Sea level rises would flood Philly…and NYC and DC and Miami

Sea level rises would flood Philly…and NYC and DC and Miami

by Barbara Kessler,  Green Right Now, October 20, 2009


By now you’ve heard the dire predictions for how sea level rise would affect Miami. Basically this city, already imperiled by worsening hurricanes, is in the bulls-eye for rising oceans too.

But did you realize that a one meter sea level increase — now believed by many scientists to be a likely outcome of global warming by 2100 — would put Philadelphia underwater?
Greenland Ice Flow (Photo: NASA)
Greenland Ice Flow (Photo: NASA)

Yes, the city of Brotherly Love would be among the large family of coastal cities potentially devastated by coastline changes. And not in the too-distance future either.

According to glacier and ice shelf expert Dr. Gordon Hamilton, Philadelphia could experience troubles decades before that 2100 benchmark if storm surges pushed rising oceans inland.

In other words, there is no magic threshold when the seas, warmed by the atmosphere and swelled by melting ice sheets, will spill over their old boundaries. There is a steady creep occurring now. But flooding, hastened by storms, could happen well before the ocean’s reach the 1 meter increase (absent any serious human action to slow the current progression).

Hamilton, a research professor at the University of Maine who studies melting ice sheets in Greenland and Antarctica , and Dr. Asa Rennermalm, a Rutgers University professor who studies Arctic and Greenland ice sheets,  are kicking off a lecture tour today to spread this news about how the oceans are rising even faster than projected just a couple years ago.

The first talk was this morning at the Wagner Free Institute in Philadelphia followed by a demonstration at the Adventure Aquarium in Camden, N.J. Subsequent engagements will take the pair to Miami; Washington, New York City and several other cities. The tour, dubbed the “hip boot tour” to emphasize the reality of the coming floods, is sponsored by Clean Air-Cool Planet, a non-profit dedicated to fighting global warming.

None of these cities where the scientists will be speaking will be spared by rising sea levels. Just as most mega-cities around the globe will be affected, because so many population centers sit on the coast or on rivers that lead directly to the coast. Cities like Paris. And Philadelphia.

Talking to Hamilton is a bit like previewing one of those apocalyptic movies where the world suffers from monster storms, vast floods, temperature changes and incredible destruction of infrastructure.

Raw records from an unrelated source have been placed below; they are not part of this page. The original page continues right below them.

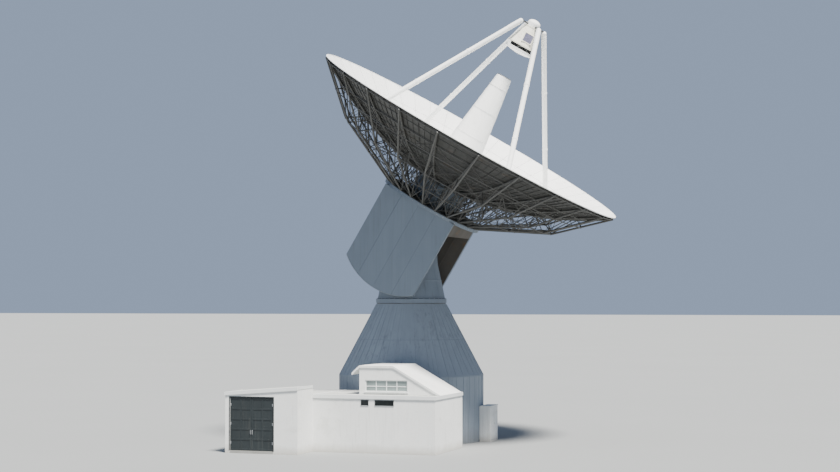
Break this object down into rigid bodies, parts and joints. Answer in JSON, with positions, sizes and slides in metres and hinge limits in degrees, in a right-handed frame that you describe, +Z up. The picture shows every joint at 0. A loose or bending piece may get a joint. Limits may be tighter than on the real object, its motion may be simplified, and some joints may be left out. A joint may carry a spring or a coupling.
{
  "type": "dish antenna on a pedestal with a service building",
  "caption": "Steerable dish antenna: trussed reflector with feed cone and legged subreflector on a turning head and clad conical pedestal, beside a low service building.",
  "frame": {"origin": "on the ground, on the azimuth axis, at the middle of the pedestal's floor", "axes": "+Z up, +X the way the dish looks at rest, -Y towards the service building's front"},
  "size_m": [19.445, 21.65, 25.461],
  "materials": {
    "cladding": "light grey painted sheet, satin",
    "bearing_steel": "dark grey painted steel",
    "concrete": "trowelled concrete",
    "render": "white painted render",
    "roofing": "pale grey roofing membrane",
    "door_grey": "dark grey painted steel",
    "glazing": "clear glass",
    "lattice_steel": "grey painted steel, weathered",
    "panel_white": "white painted aluminium, satin",
    "cabin_cream": "cream painted"
  },
  "bodies": {
    "base": {"pedestal_drum": "cladding", "pedestal_cone": "cladding", "pedestal_floor": "concrete", "azimuth_bearing_ring": "bearing_steel", "garage_left_pier": "render", "garage_right_pier": "render", "garage_lintel": "render", "garage_left_wall": "render", "garage_right_wall": "render", "garage_step_wall": "render", "garage_back_wall": "render", "garage_floor": "concrete", "garage_roof": "roofing", "main_front_wall": "render", "main_right_wall": "render", "main_back_wall": "render", "main_floor": "concrete", "main_roof": "roofing", "penthouse_front_wall": "render", "penthouse_back_wall": "render", "penthouse_left_wall": "render", "penthouse_glass": "glazing", "penthouse_roof": "roofing", "side_cabinet": "render"},
    "door_left": {"garage_door_left": "door_grey"},
    "door_right": {"garage_door_right": "door_grey"},
    "azimuth_head": {"turntable": "bearing_steel", "turning_head": "cladding"},
    "dish": {"trunk_near_cheek": "cladding", "trunk_far_cheek": "cladding", "trunk_back_plate": "cladding", "trunk_underside_plate": "cladding", "counterweight": "bearing_steel", "hub_deck": "lattice_steel", "central_hub": "lattice_steel", "back_structure_1": "lattice_steel", "back_structure_2": "lattice_steel", "back_structure_3": "lattice_steel", "back_structure_4": "lattice_steel", "reflector_quadrant_1": "panel_white", "reflector_quadrant_2": "panel_white", "reflector_quadrant_3": "panel_white", "reflector_quadrant_4": "panel_white", "feed_cone": "panel_white", "feed_window": "cabin_cream", "feed_leg_1": "panel_white", "feed_leg_2": "panel_white", "feed_leg_3": "panel_white", "feed_leg_4": "panel_white", "apex_plate": "panel_white", "subreflector_cabin": "cabin_cream", "subreflector": "panel_white"}
  },
  "joints": [
    {"name": "azimuth_turn", "type": "hinge", "parent": "base", "child": "azimuth_head", "pos_m": [0, 0, 8.4], "axis": [0, 0, 1], "range_deg": [-180, 180]},
    {"name": "elevation_tilt", "type": "hinge", "parent": "azimuth_head", "child": "dish", "pos_m": [0, 0, 12], "axis": [0, -1, 0], "range_deg": [-44.1, 30.9]},
    {"name": "door_left_hinge", "type": "hinge", "parent": "base", "child": "door_left", "pos_m": [-6.615, -11.54, 1.5], "axis": [0, 0, -1], "range_deg": [0, 90]},
    {"name": "door_right_hinge", "type": "hinge", "parent": "base", "child": "door_right", "pos_m": [-4.105, -11.54, 1.5], "axis": [0, 0, 1], "range_deg": [0, 90]}
  ]
}
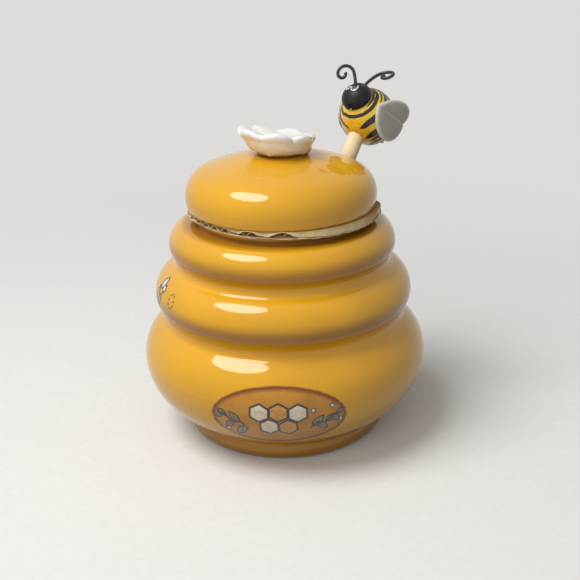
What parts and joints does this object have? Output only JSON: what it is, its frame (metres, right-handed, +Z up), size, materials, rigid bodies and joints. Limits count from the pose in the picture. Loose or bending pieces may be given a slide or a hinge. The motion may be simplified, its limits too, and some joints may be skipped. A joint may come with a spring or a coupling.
{
  "type": "honey pot",
  "caption": "Beehive-shaped glazed ceramic honey pot with a lift-off slotted lid, a daisy knob, a wooden dipper topped by a bee, and a corrugated board packing ring under the lid.",
  "frame": {"origin": "on the axis of the pot, on the surface that it stands on", "axes": "+Z up; -Y towards the painted front; the dipper leans out at 35 degrees from +X towards +Y"},
  "size_m": [0.138, 0.138, 0.1718],
  "materials": {
    "honey_glaze": "glossy honey-yellow glaze",
    "white_glaze": "glossy white glaze",
    "yellow_glaze": "glossy hand-painted yellow",
    "black_glaze": "glossy black",
    "grey_glaze": "satin grey-white glaze",
    "pale_wood": "unfinished turned hardwood",
    "kraft_board": "plain kraft paper",
    "black_wire": "black coated iron wire"
  },
  "bodies": {
    "pot": {"pot_body": "honey_glaze"},
    "packing": {"packing_liner_bottom": "kraft_board", "packing_flutes": "kraft_board", "packing_liner_top": "kraft_board"},
    "lid": {"lid_shell": "honey_glaze", "flower_knob": "white_glaze"},
    "dipper": {"dipper_stick": "pale_wood", "dipper_head": "pale_wood", "bee_body": "yellow_glaze", "bee_head": "black_glaze", "bee_wing_near": "grey_glaze", "bee_wing_far": "grey_glaze", "bee_antenna_near": "black_wire", "bee_antenna_far": "black_wire"}
  },
  "joints": [
    {"name": "packing_lift", "type": "slide", "parent": "pot", "child": "packing", "axis": [0, 0, 1], "range_m": [0, 0.03]},
    {"name": "lid_lift", "type": "slide", "parent": "packing", "child": "lid", "axis": [0, 0, 1], "range_m": [0, 0.12]},
    {"name": "dipper_pull", "type": "slide", "parent": "lid", "child": "dipper", "axis": [0.3934, 0.2754, 0.8771], "range_m": [0, 0.055]}
  ]
}
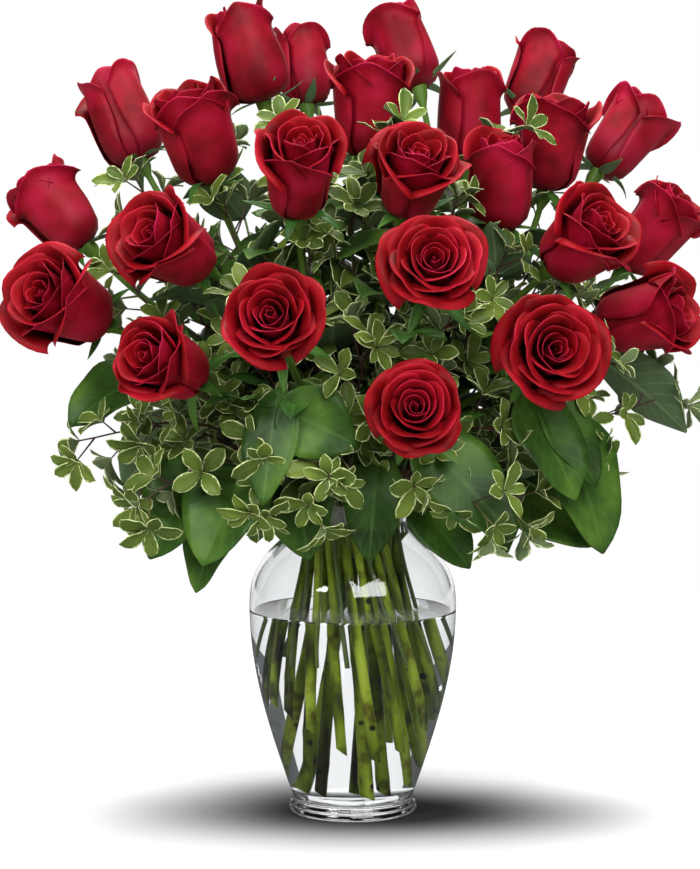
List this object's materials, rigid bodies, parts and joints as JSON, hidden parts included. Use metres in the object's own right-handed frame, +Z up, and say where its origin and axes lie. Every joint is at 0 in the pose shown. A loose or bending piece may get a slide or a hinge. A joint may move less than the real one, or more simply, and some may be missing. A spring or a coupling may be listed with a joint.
{
  "type": "roses in a vase",
  "caption": "Long-stemmed roses with sprays of broad and variegated leaves, standing in water in a clear glass vase with a swelling body, a ring foot and a flared lip.",
  "frame": {"origin": "middle of the vase's round foot, on the surface it stands on", "axes": "+Z up along the vase's axis; the arrangement's front, where most blooms face, is towards -Y, and +X is to the right of someone looking at the front"},
  "size_m": [0.5173, 0.3886, 0.6057],
  "materials": {
    "glass": "clear and polished",
    "water": "clear water",
    "petal": "soft velvety red petal",
    "stem": "smooth green stem with thorn scars",
    "salal_leaf": "glossy broad green leaf",
    "pittosporum_leaf": "grey-green leaf with a cream margin"
  },
  "bodies": {
    "root": {"vase": "glass", "water": "water", "rose_01_bloom": "petal", "rose_01_stem": "stem", "rose_02_bloom": "petal", "rose_02_stem": "stem", "rose_03_bloom": "petal", "rose_03_stem": "stem", "rose_04_bloom": "petal", "rose_04_stem": "stem", "rose_05_bloom": "petal", "rose_05_stem": "stem", "rose_06_bloom": "petal", "rose_06_stem": "stem", "rose_07_bloom": "petal", "rose_07_stem": "stem", "rose_08_bloom": "petal", "rose_08_stem": "stem", "rose_09_bloom": "petal", "rose_09_stem": "stem", "rose_10_bloom": "petal", "rose_10_stem": "stem", "rose_11_bloom": "petal", "rose_11_stem": "stem", "rose_12_bloom": "petal", "rose_12_stem": "stem", "rose_13_bloom": "petal", "rose_13_stem": "stem", "rose_14_bloom": "petal", "rose_14_stem": "stem", "rose_15_bloom": "petal", "rose_15_stem": "stem", "rose_16_bloom": "petal", "rose_16_stem": "stem", "rose_17_bloom": "petal", "rose_17_stem": "stem", "rose_18_bloom": "petal", "rose_18_stem": "stem", "rose_19_bloom": "petal", "rose_19_stem": "stem", "rose_20_bloom": "petal", "rose_20_stem": "stem", "rose_21_bloom": "petal", "rose_21_stem": "stem", "rose_22_bloom": "petal", "rose_22_stem": "stem", "rose_23_bloom": "petal", "rose_23_stem": "stem", "rose_24_bloom": "petal", "rose_24_stem": "stem", "salal_1": "salal_leaf", "salal_2": "salal_leaf", "salal_3": "salal_leaf", "salal_4": "salal_leaf", "salal_5": "salal_leaf", "pittosporum_1": "pittosporum_leaf", "pittosporum_2": "pittosporum_leaf", "pittosporum_3": "pittosporum_leaf", "pittosporum_4": "pittosporum_leaf", "pittosporum_5": "pittosporum_leaf"}
  },
  "joints": []
}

At a one-meter rise, for instance, the subway entrances in Manhattan would be at the water level, which means the subways would be inundated, permanently, said Dr. Hamilton, whose degree is in geophysics.
One doesn’t need a degree in geophysics to understand the consequences of the nation’s financial capital being underwater. Having St. Louis and Chicago on dry ground would not ameliorate the devastation to humans and world trade.

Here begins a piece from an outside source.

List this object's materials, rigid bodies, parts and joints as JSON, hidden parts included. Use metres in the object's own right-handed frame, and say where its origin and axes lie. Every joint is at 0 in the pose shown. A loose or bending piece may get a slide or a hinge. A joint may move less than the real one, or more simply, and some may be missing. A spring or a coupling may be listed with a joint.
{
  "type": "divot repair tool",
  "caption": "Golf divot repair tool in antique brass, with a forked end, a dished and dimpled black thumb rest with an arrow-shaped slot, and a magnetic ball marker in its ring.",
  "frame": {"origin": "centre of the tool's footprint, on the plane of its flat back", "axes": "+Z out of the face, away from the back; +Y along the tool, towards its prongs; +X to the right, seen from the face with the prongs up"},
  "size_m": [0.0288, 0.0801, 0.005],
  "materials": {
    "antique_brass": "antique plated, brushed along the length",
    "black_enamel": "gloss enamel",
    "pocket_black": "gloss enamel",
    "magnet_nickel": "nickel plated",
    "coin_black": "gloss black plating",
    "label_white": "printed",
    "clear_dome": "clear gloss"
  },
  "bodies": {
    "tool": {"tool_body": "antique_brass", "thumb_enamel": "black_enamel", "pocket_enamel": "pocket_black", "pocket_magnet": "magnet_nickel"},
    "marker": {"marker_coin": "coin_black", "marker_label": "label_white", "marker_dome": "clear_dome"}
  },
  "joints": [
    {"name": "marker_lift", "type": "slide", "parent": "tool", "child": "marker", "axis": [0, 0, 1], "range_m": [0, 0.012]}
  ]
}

In Philadelphia, a 1 meter increase would flood the downtown district and areas along the river. Harbor trade would be shut down and on the east side, Camden, N.J., would be inundated. Across New Jersey, aquifers would likely be contaminated with sea water.

Neighborhoods at higher elevations, north and west of Philadelphia would remain dry.
Parts of Florida at 33 feet above sea level and below are shown flooded (Image: NASA.)
Parts of Florida at 33 feet above sea level and below are shown flooded (Image: NASA.)

In Miami, nothing would be unaffected. A one-meter sea level rise would put most of the city underwater, and it wouldn’t be alone. “Most of Florida’s big cities would be severely affected,” Hamilton said. Models overlaid on satellite images show Miami, the Keys, St. Petersburg and Tampa under water. The everglades would become a saltwater marsh and aquifers in the state would become brackish or completely salinated.
Hamilton says he shows people how their city’s coastline would change, but also tries to get local audiences to see the global nature of the problem.  “Not only are you flooding downtown DC, but hundreds of millions of people in Southeast Asia like Bangladesh, ” he said.

The key point of the tour is not just to demonstrate impending devastation, but to explain that the threat is more imminent than was predicted by the Interplanetary [a reader notes that this word should be "Intergovernmental"] Panel on Climate Change (IPCC) just two years ago.
In 2007, the IPCC warned that the sea levels would rise a little more than half a meter and possibly more.

Even at that less drastic increase, the “the impacts are virtually certain to be overwhelmingly negative,” scientists wrote.

That prediction was based on the best available science.

What didn’t make the report, Dr. Hamilton said, was that in 2005, geophysicists studying the freshwater ice sheets in Greenland and changes in Antarctica had witnessed an alarming quickening in the speed of some glaciers as they carried ice toward the ocean.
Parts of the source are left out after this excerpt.